I moved out to 15 yards and shot another group from a rest using the 115g Sig ammo. This group was less impressive but still within a 5-inch circle. Then, to test both myself and the handgun, I moved back to 20 yards and shot at an IPSC practice target without using a rest. The results reflect just as much on my ability as a shooter as on the gun, but even a mediocre handgunner like me landed all eight rounds on target and four in the center “A” zone.
Satisfied with the handgun’s accuracy, I moved to shooting with speed (or, at least, as well as I can approximate it) from seven yards. Eight shots and three and a half seconds later, I’d managed to produce the pattern you see below. I won’t be winning any awards, but I was pleased with the EC9s’ performance. Despite the heavy trigger and long reset, Ruger’s new handgun can handle the shot split times that might be necessary in a self-defense situation.
The limp wrist test was the gun’s final hurdle, and it clear that as well. Small handguns occasionally fail to cycle unless the shooter maintains a firm grip, which is sometimes difficult in a self-defense situation. For this test, I loaded the handgun to capacity and shot eight rounds with one hand while holding the firearm as loosely as possible.
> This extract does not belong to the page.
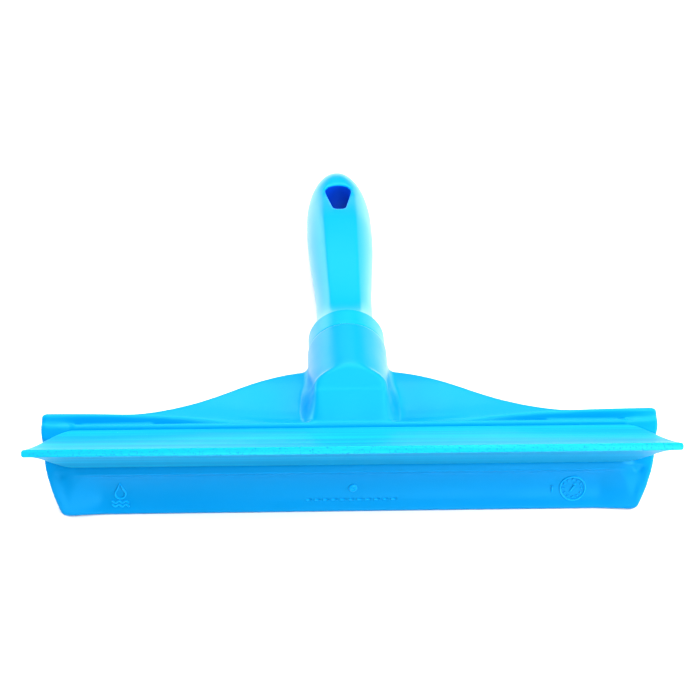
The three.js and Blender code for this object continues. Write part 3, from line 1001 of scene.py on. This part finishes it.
@dataclass
class Blade:
    """Soft blade: one strip, thick at the rail, with a cut wiping edge.

    Attributes:
        axes: the tool's axes.
        line: where the blade stands.
        half_length: half length of the wiping edge.
        end_flare: how much shorter each end is at the rail.
        taper_power: how quickly the blade thins away from the rail.
        flare_power: how quickly its ends spread away from the rail.
        top_step: how far the upper side is drawn in at the rail.
        under_step: how far the lower side is drawn in at the rail.
        rail_gap: where the strip starts, in front of the rail's face.
        edge: rounding of the wiping edge's corners.
        end_edge: rounding of the strip's ends.
        flank_steps: points along each side of the section.
        stations: sections along the strip.
        bend_from: place along the blade of a start point that is worked out but not used.
        bend_to: place along the blade of an end point that is worked out but not used.
    """

    axes: ToolAxes
    line: BladeLine
    half_length: float = 122.5
    end_flare: float = 16.5
    taper_power: float = 1.9
    flare_power: float = 0.5
    top_step: float = 0.8
    under_step: float = 0.6
    rail_gap: float = 0.3
    edge: float = 0.35
    end_edge: float = 0.8
    flank_steps: int = 26
    stations: int = 150
    bend_from: float = 7.0
    bend_to: float = 17.0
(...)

Again, it cycled flawlessly.
Each time I stepped to the line I loaded a full magazine, chambered a round, and topped off with one additional round. I never experienced any issues shooting at full capacity, which isn’t always the case, even with firearms from big-name brands.
Ruger’s new budget-friendly handgun is a great buy for anyone looking for a self-defense firearm that won’t break the bank. It doesn’t come with all the bells and whistles, but Ruger didn’t sacrifice functionality when they reduced costs. If you can get the muzzle pointed in the right direction and pull the trigger, the EC9s will follow through.